I gave myself a B. I gave myself a break. After all, as my father-in-law John would say, “In 100 years, who will know the difference?”
That’s right, John. Thanks for the reminder. As much as I may feel compelled to believe otherwise, I don’t have to be perfect. And neither do the people from whom I expect perfection.
I just need to stay as open as I can to the perceptions of those around me and not judge them or myself harshly just because we happen to perceive things differently.
Even when the realization of our differences hurts. Even when our needed interaction feels like something I might rather avoid. Even, when, to face up to my own failings or to learn to accept the failings of others, each painful experience at a time, can feel like the most difficult thing in the world.
As the 20th century French writer Anais Nin famously said, “We don’t see things as they are; we see things as we are.”
“We don’t see things as they are; we see things as we are.”

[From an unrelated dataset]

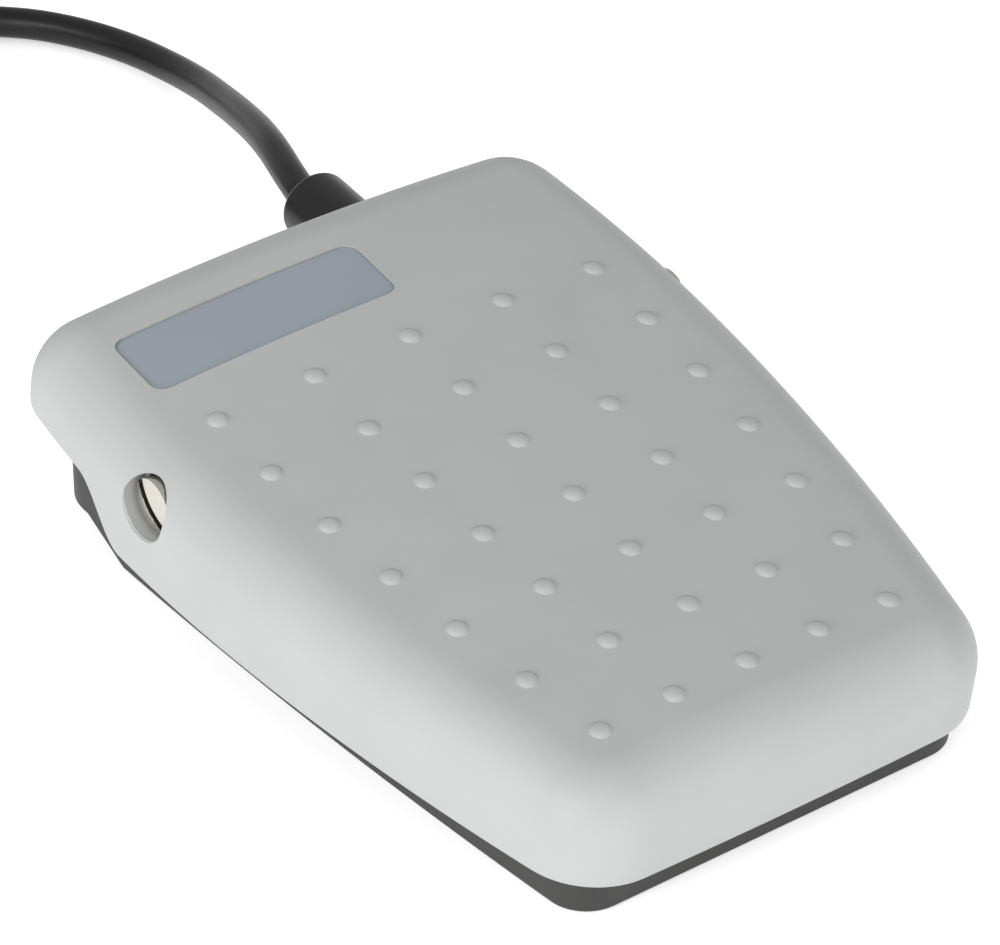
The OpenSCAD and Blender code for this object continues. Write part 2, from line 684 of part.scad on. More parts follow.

So, even when, as Mary Oliver suggested in this morning’s reading, we can hear the “churn of the water as it begins to swirl and roil, fretting around the sharp rocks—“ when we can “sense ahead the embattlement, the long falls plunging and steaming—“ may we find the strength to “row, row for… [our] life toward it.”
Toward the possibilities of honest interaction without judgment, the closest thing to love that I can imagine.
After all, what’s the alternative?
Closing Words (“Benediction” by Sarah York) We receive fragments of holiness, glimpses of eternity, brief moments of insight. Let us gather them up for the precious gifts that they are, and, renewed by their grace, move boldly into the unknown.